In ODBC, a data source name (DSN) is a symbolic name that tools, scripts, and apps use to request a connection to an ODBC data source. A DSN stores connection details such as the path to an ODBC driver, networking details, authentication credentials, and database details. To learn whether ODBC DSNs are supported by your tools, scripts, and apps, see your provider’s documentation.

To install and configure the Databricks ODBC Driver and create an ODBC DSN for Azure Databricks, see ODBC driver.

JDBC connection URLs

In JDBC, a connection URL is a symbolic URL that tools, scripts, and apps use to request a connection to a JDBC data source. A connection URL stores connection details such as networking details, authentication credentials, database details, and JDBC driver capabilities. To learn whether JDBC connection URLs are supported by your tools, scripts, and apps, see your provider’s documentation.

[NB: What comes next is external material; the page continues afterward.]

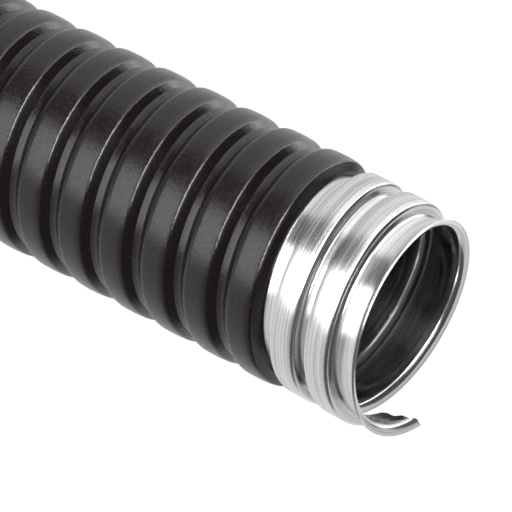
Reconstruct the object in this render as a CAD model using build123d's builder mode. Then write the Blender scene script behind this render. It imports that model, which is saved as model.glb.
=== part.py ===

To install and configure the Databricks JDBC Driver and create a JDBC connection URL for Azure Databricks, see JDBC driver.

Azure CLI

The Azure CLI enables you to authenticate with Azure Databricks through PowerShell, through your terminal for Linux or macOS, or through your Command Prompt for Windows. To learn whether the Azure CLI is supported by your tools, scripts, and apps, see your provider’s documentation.

To use the Azure CLI to authenticate with Azure Databricks, run the az login command, and then follow the on-screen prompts:

az login

For more detailed authentication options, see Sign in with Azure CLI.